The modern search results page blends links, videos, images, forums, and AI summaries. Work with it, not against it.

Look at what appears for your target terms

  • If the top results are mostly short videos, make one. 
  • If forum discussions dominate, join the conversation and add value where it fits. 
  • If the results include numerous comparison tables, create the best one. 

You don’t have to do everything, but you do need to recognize what kind of content the searcher expects.

Sometimes you’re playing for visibility, not clicks.

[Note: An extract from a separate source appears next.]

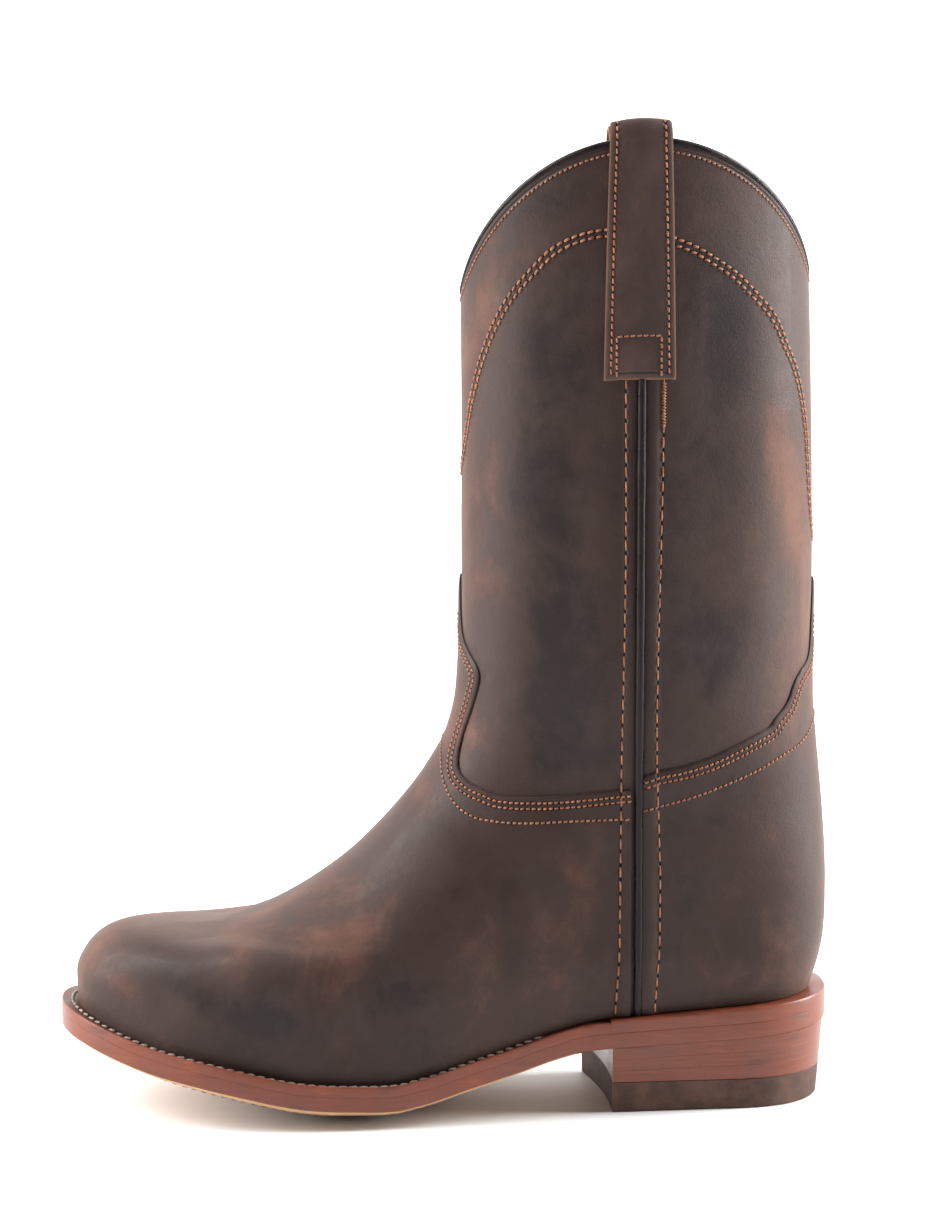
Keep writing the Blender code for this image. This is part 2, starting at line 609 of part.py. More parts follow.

In that case, make your snippet irresistible. 

Use a clear, benefit-driven title and a concise meta description that makes a promise – then deliver on it the moment someone lands on your page.

Measure progress by recognition, not vanity

Traffic isn’t the best measure of authority. 

Look for signs that people are starting to recognize you as a source.

In Search Console:

  • Track growth in searches that combine your brand or name with your topics – that’s a sign people associate you with that subject. 
  • Watch for new referring domains, especially high-quality, relevant ones. Track mentions, even without links – they still show your ideas are spreading.

Also, check: 

  • How often your author name appears in search.
  • How many people click through to your author page.
  • Where you’re being mentioned. 

Review the first page of results for your brand each month and make sure it still tells the story you want told. If it doesn’t, update it. 

Authority isn’t a one-time project – it’s ongoing maintenance.

When you review data, always tie it to action. If growth slows, publish a new piece in your main topic cluster. 

Pitch a byline to a relevant publication. If your branded results page looks messy, clean up your profiles. 

Authority grows through small, repeatable habits done well.

Dig deeper: Personal SEO: How to get found and stand out

A 90-day authority sprint

If you’re not sure where to start, focus on one 90-day cycle – long enough to show progress, short enough to stay focused.

Month 1

Fix your foundations. 

  • Verify your site.
  • Update your About and Contact pages.
  • Create solid Author pages. 
  • Make sure your structured data is accurate and your online profiles match. 

Google your name and clean up what appears.

Months 2–3

Choose one real problem your audience has and build a small content cluster around it. 

  • Create a main guide and a few supporting pieces tackling different angles of the same issue. 
  • Include at least one practical asset in each – a small test, checklist, or demo. 
  • Publish them, share them, and see what resonates.

Final month

Focus on distribution and recognition. 

  • Pitch one guest article or share your data with a relevant publication. 
  • Talk about your findings on social channels or at an event. 
  • Check analytics for early signs of movement – more branded searches, stronger engagement, or new citations – and use those insights to plan your next topic cluster.

Common mistakes to avoid

A few habits quietly kill authority before it starts. 

  • Publishing thin summaries of other people’s research without adding your own perspective is one. 
  • Spreading yourself across dozens of keywords instead of going deep on a few is another. 
  • Having generic author bios that don’t prove experience wastes valuable real estate. 
  • Posting one-off guest pieces on sites your buyers never visit won’t make a significant impact. 
  • Ignoring how search results evolve will keep you behind. Consistency matters more than scale. 

Authority doesn’t come from doing everything at once – it comes from showing up with something useful, again and again.

The repeatable path to becoming a trusted voice

Authority takes time, but it’s absolutely within reach. 

Unknown brands can become trusted sources by being easy to understand, worth believing, and easy to verify. 

You achieve this by:

Making your identity clear.

  • Creating content that showcases your real experience.
  • Earning recognition where it matters.
  • Watching for the signals that indicate people are starting to notice.

If you only do four things, start here: 

  • Fix your identity so your site, profiles, and search results tell the same story. 
  • Publish one main guide and three supporting pieces on a single topic, each with something tangible near the top. 
  • Share one insight or dataset with a respected publication in your space. 
  • Finally, track recognition – not just traffic. Look for signs that people are starting to connect your name with your niche.

You don’t need a famous name to build authority. You need a plan you can stick to for 90 days, then repeat. 

Clarity, proof, and consistency will do the rest.